The story quickly spread far and wide over the Internet. Most Singaporeans expressed admiration for his ability to adapt so quickly to his new life. Two young Singaporeans asked for his taxi number, saying they would love to travel in his cab and talk to him.
“There’s so much he can pass on to me,” one said.
Others questioned why, despite his tremendous scientific experience, he is unable to find a teaching job.
His unhappy exit is generally attributed to a personal cause (he has alleged chaotic management by research heads) rather than any decline in Singapore’s bio-tech project, which appears to be surviving the downturn.
The case highlights a general weakening of the R and D (research and development) market in smallish Singapore.
“The bad economy means not many firms are hiring professional scientists,” one surfer said. “Academia isn’t much of a help – there’s a long history of too many PhDs chasing too few jobs.”
While the image of taxi drivers has received a tremendous boost, the same cannot be said of Singapore’s biomedical project – particularly its efforts to nourish home-grown research talent.
“It may turn more Singaporeans away from Life Sciences as a career,” said one blogger.
One writer said: “In my opinion, PhDs are useless, especially in Singapore. It’s just another certificate and doesn’t mean much.”
Another added: “The US is in a worse situation. Many are coming here to look for jobs.”
“I won’t want my child to study for years to end up driving a taxi,” said a housewife with a teenage daughter.
The naturalised Singaporean citizen underwent his PhD training at Stanford University, the majority of his work revolving around the study of yeast proteins.
His case is not unique. US research-scientist Douglas Prasher, who isolated the gene that creates the green fluorescent protein (and just missed the 2008 Chemistry Nobel Prize) faced similar straits.

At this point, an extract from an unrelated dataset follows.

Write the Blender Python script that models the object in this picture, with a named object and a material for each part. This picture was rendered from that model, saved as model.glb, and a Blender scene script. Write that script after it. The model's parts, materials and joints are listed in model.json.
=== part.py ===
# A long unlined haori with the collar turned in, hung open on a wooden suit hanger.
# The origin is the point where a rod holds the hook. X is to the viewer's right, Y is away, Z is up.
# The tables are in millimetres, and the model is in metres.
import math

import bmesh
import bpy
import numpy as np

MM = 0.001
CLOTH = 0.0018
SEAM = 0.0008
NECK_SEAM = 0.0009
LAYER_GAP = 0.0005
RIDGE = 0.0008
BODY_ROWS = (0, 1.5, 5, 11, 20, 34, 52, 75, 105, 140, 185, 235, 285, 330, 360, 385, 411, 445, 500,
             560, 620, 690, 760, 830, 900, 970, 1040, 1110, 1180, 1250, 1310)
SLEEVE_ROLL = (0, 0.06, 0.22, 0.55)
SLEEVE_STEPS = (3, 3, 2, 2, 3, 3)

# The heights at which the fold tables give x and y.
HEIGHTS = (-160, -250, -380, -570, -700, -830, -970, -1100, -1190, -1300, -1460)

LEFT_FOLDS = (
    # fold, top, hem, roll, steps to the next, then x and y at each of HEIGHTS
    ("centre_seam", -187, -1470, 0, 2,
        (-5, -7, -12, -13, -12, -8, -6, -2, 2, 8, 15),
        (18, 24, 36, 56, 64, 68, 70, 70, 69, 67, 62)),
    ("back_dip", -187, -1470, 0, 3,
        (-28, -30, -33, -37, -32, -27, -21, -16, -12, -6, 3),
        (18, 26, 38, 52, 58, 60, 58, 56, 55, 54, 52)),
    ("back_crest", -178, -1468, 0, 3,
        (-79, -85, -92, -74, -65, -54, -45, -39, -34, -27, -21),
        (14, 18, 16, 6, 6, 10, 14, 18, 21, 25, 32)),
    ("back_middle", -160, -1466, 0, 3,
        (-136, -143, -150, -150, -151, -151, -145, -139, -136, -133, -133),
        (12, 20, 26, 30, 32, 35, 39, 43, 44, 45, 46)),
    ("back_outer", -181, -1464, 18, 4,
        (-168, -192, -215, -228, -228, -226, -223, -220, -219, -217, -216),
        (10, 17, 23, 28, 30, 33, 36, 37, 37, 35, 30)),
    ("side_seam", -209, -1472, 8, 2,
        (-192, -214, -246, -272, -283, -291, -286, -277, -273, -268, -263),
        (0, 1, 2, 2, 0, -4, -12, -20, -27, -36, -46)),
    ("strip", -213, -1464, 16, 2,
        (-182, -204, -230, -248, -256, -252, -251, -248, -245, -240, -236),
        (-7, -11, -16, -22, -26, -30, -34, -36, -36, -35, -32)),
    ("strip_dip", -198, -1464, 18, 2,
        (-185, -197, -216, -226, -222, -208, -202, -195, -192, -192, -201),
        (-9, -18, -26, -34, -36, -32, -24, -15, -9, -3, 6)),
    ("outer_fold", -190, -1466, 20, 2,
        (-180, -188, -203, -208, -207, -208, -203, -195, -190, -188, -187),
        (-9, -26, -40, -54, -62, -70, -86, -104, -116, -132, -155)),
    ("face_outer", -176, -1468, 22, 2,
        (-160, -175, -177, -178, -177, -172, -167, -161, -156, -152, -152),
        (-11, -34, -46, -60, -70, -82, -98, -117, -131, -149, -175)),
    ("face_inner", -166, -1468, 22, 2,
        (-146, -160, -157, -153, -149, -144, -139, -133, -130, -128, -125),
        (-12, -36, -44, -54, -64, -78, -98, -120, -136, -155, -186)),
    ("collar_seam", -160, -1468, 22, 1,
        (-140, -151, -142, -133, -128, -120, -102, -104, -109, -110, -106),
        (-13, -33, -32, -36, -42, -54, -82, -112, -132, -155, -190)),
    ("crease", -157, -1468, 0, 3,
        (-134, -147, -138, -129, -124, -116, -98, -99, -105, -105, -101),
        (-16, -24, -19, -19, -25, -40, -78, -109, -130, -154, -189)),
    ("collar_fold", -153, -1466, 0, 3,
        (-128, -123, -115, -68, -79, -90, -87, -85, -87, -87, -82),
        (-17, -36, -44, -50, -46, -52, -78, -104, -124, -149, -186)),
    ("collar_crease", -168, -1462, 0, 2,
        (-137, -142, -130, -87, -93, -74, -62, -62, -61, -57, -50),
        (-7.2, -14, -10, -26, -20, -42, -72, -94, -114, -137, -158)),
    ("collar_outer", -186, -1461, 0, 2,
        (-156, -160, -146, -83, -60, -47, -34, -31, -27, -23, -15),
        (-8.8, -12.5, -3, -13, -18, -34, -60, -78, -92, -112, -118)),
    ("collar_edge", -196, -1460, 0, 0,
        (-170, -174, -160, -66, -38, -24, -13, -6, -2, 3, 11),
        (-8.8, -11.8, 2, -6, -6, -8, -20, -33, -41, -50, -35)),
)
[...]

Prasher moved from one research institution to another when his funding dried up, and he eventually quit science – to drive a courtesy shuttle in Alabama.
“Still, he remains humble and happy and seems content with his minivan driver job,” said a surfer.

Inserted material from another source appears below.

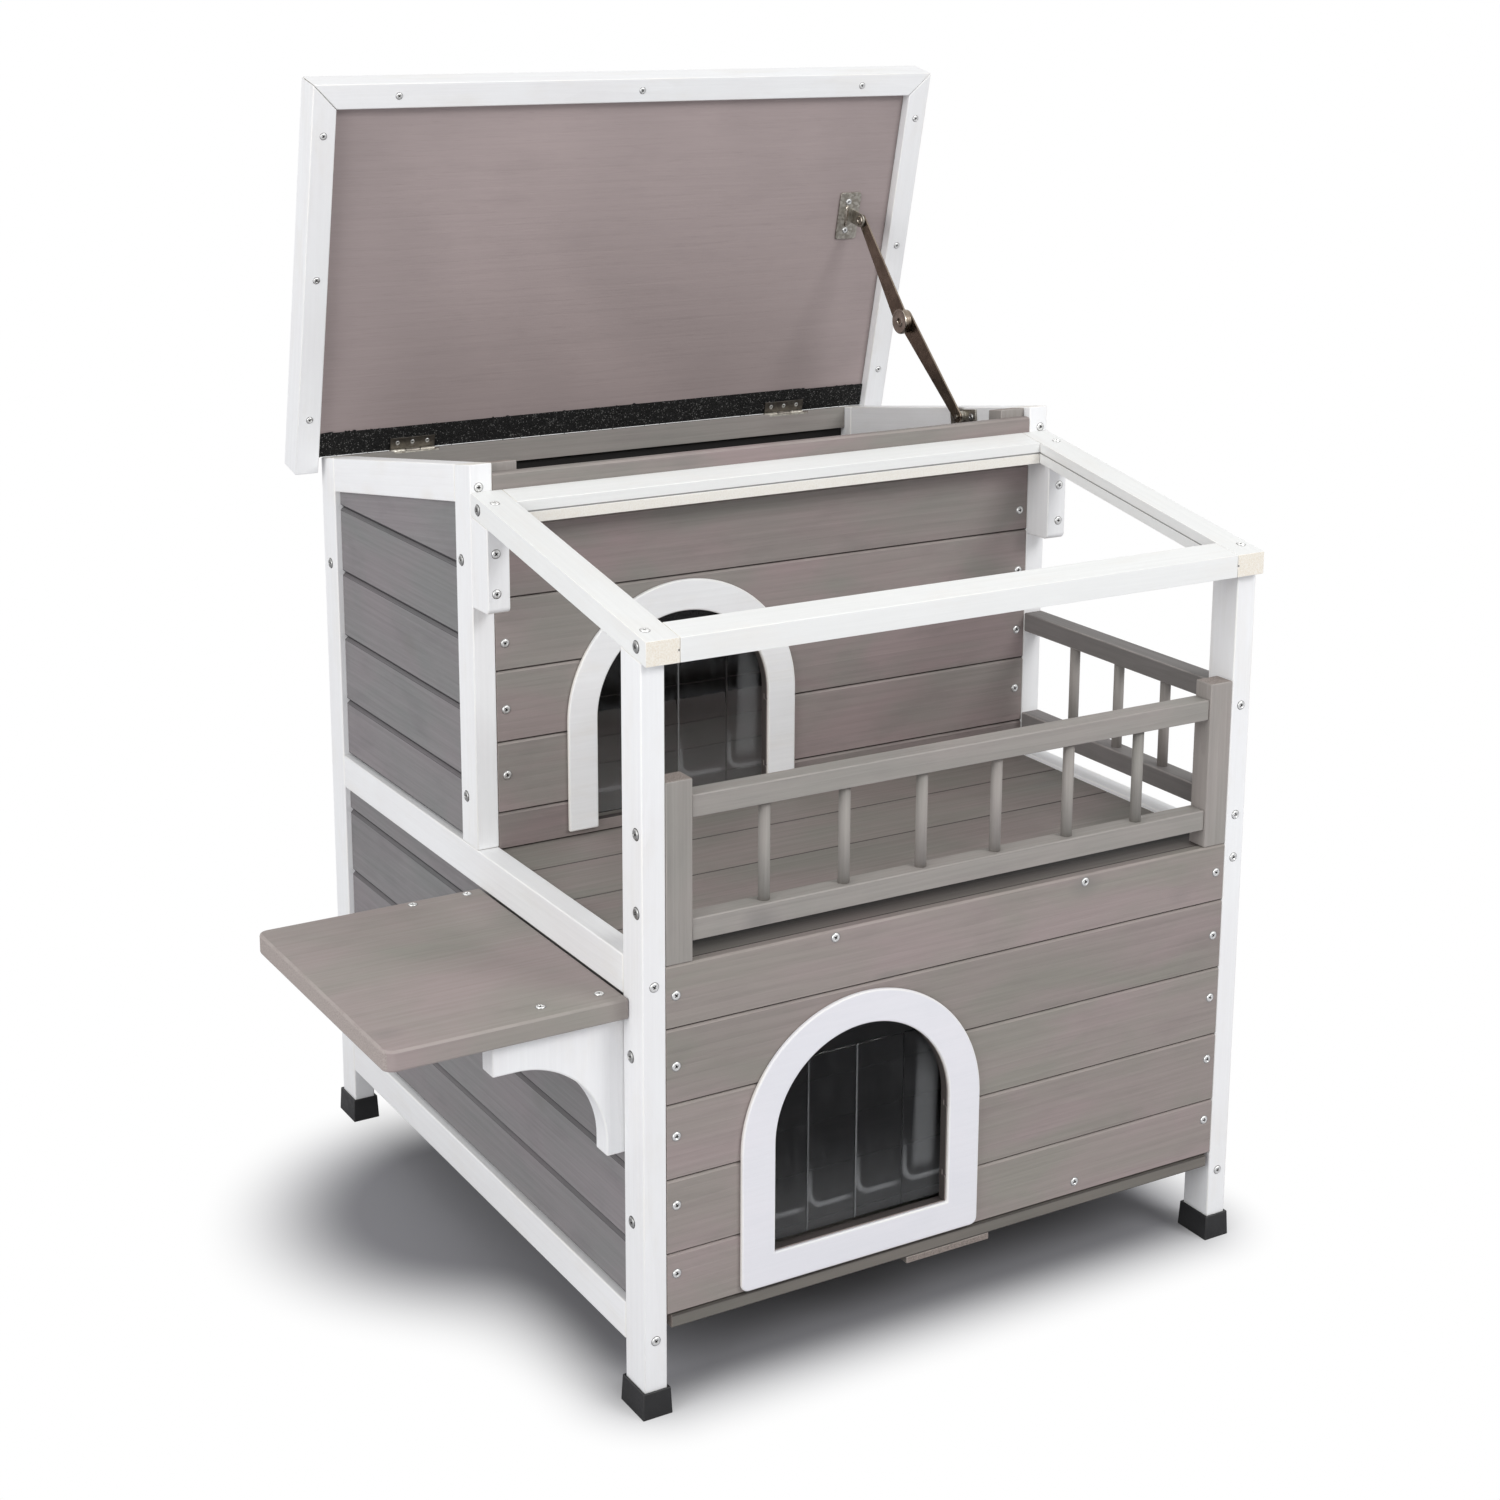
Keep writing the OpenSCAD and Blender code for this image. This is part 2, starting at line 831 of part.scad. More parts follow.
module cross_rail(y0, y1, groove_y) {
  difference() {
    profile_yz(pergola_outline(y0, y1), pergola_wide + fit, house_width - 2 * pergola_wide - 2 * fit);
    profile_yz(groove_outline(groove_y, groove_y + past + groove_size), 0, house_width);
  }
}

module pergola_cross_rails() {
  deep = pergola_wide * cos(pergola_slope);
  rear = balcony_depth - fit;
  front = deep - pergola_over;
  color(white_paint) place() {
    cross_rail(rear - deep, rear, rear - deep - past);
    cross_rail(-pergola_over, front, front - groove_size);
  }
}

// block on the middle post that carries the rear of a rafter, its lower front corner rounded
module left_block() {
  front = balcony_depth - batten_wide;
  back = balcony_depth - fit;
  foot = pergola_foot(back) - block_high;
  profile_yz([[front + block_round, foot], [back, foot], [back, pergola_foot(back) - fit],
    [front, pergola_foot(front) - fit], [front, foot + block_round]], 0, batten_thick);
  bar_x(front + block_round, foot + block_round, 0, batten_thick, block_round);
}

module pergola_blocks() {
  color(white_paint) place() {
    left_block();
    right_side() left_block();
  }
}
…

With an evolving job market as more employers resort to multi-tasking and short-term contracts, more Singaporeans are chasing after split degrees, like accountancy and law or computer and business.
Others avoid post-graduate studies or specialised courses of a fixed discipline in favour of general or multi-discipline studies. “Experience is king” is the watchword; there has been a rush for no-pay internships.

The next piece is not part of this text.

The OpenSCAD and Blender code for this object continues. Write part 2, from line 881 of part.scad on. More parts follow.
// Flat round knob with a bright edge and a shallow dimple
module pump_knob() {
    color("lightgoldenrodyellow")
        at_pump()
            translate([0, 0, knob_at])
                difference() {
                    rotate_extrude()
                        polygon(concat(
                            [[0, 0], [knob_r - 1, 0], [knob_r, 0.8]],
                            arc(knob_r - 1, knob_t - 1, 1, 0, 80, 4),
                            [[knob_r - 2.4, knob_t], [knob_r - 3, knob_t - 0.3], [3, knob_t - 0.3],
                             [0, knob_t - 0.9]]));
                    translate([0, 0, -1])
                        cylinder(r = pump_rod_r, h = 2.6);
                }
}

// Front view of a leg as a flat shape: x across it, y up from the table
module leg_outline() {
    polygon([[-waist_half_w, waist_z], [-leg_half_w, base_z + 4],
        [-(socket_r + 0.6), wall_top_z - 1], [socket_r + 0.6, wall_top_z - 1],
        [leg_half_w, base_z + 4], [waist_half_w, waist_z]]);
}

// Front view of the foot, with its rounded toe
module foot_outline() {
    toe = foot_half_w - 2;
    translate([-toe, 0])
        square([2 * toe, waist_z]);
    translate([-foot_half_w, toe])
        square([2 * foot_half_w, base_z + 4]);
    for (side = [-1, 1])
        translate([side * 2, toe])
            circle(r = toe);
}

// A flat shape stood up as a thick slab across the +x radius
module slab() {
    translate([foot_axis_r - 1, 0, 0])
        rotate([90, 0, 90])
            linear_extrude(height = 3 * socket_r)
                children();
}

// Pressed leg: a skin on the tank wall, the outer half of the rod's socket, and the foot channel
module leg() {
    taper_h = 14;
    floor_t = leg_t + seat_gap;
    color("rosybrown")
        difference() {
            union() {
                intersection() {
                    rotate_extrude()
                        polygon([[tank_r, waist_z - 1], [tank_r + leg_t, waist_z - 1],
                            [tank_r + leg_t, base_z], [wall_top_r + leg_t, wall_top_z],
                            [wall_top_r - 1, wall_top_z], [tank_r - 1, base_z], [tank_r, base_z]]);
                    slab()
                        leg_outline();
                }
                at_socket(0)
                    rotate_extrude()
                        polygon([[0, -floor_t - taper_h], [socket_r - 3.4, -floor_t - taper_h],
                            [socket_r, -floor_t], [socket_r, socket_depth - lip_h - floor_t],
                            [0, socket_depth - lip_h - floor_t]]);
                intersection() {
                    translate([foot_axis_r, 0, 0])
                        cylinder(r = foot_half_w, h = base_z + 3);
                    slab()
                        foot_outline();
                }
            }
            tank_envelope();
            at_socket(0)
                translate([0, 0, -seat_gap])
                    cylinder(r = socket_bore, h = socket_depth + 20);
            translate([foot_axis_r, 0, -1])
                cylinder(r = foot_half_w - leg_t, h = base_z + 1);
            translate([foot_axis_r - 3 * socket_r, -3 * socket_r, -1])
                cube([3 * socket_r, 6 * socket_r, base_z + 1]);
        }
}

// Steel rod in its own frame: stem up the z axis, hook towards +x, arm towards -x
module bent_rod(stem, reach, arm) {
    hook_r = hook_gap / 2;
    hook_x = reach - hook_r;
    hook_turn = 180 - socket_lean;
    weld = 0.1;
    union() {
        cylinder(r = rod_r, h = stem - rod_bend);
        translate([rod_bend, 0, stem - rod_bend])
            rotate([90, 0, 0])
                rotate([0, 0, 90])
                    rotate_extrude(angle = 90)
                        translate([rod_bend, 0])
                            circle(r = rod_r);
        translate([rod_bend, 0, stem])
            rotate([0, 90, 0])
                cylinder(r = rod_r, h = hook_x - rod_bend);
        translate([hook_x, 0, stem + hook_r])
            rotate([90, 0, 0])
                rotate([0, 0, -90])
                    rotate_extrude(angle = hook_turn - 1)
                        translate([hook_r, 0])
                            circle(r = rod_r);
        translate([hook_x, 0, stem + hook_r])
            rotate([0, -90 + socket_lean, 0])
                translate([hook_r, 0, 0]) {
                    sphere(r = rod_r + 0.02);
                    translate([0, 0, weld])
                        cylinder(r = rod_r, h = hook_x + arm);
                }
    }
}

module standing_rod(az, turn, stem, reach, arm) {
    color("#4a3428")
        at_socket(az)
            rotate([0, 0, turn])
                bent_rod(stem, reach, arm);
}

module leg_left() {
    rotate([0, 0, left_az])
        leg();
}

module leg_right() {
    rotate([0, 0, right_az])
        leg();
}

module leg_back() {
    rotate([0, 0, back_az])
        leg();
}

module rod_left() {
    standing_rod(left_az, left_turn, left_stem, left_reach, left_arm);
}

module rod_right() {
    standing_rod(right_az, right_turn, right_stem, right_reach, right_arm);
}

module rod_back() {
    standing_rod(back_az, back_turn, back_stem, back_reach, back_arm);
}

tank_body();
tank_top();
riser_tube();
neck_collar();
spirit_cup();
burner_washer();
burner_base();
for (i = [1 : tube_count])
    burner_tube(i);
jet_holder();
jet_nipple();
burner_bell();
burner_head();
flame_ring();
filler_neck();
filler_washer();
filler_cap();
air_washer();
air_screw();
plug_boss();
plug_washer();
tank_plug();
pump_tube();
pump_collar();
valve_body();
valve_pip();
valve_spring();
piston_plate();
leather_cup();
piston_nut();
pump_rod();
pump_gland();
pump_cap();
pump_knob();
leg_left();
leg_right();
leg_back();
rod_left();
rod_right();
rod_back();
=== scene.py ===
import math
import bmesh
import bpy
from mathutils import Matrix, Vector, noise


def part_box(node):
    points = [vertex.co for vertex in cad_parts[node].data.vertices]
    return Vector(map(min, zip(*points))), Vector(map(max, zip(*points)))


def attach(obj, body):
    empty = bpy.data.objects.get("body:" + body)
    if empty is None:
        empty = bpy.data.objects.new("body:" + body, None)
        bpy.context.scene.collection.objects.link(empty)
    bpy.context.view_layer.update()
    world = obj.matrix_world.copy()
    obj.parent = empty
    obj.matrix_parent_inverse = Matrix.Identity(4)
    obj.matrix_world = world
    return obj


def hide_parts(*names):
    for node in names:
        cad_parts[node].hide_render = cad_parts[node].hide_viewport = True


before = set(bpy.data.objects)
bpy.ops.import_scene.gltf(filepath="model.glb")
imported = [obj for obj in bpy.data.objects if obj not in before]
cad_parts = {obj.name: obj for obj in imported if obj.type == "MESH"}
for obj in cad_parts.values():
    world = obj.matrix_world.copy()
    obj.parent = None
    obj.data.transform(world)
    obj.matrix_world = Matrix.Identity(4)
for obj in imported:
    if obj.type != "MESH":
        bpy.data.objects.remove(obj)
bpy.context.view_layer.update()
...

“The future favours graduates with multiple skills and career flexibility, people who are able to adapt to different types of work,” one business executive said.
During the past few years, as globalisation deepened, there has been a growing disconnect between what Singaporeans studied in university and their subsequent careers.
It follows the trend in the developed world where old businesses disappear – almost overnight – and new ones spring up, which poses problems for graduates with an inflexible job expectation.
I know of a young man who graduated from one of America’s top civil engineering universities abandoning the construction hard hat for a teaching gown.
Another engineer I met is running his father’s lucrative coffee shop. Lawyers have become musicians or journalists, and so on.
Cases of people working in jobs unrelated to their university training have become so common that interviewers have stopped asking candidates questions like “Why should a trained scientist like you want to work as a junior executive with us?”
In the past, parents would crack their heads pondering what their children should study – accountancy or law or engineering, the so-called secure careers – and see them move single-mindedly into these professions.
A doctor was then a doctor, a biologist generally worked in the lab and a lawyer argued cases in courts – square pegs in square holes, so to speak.
Today the world is slowly moving away from this neat pattern.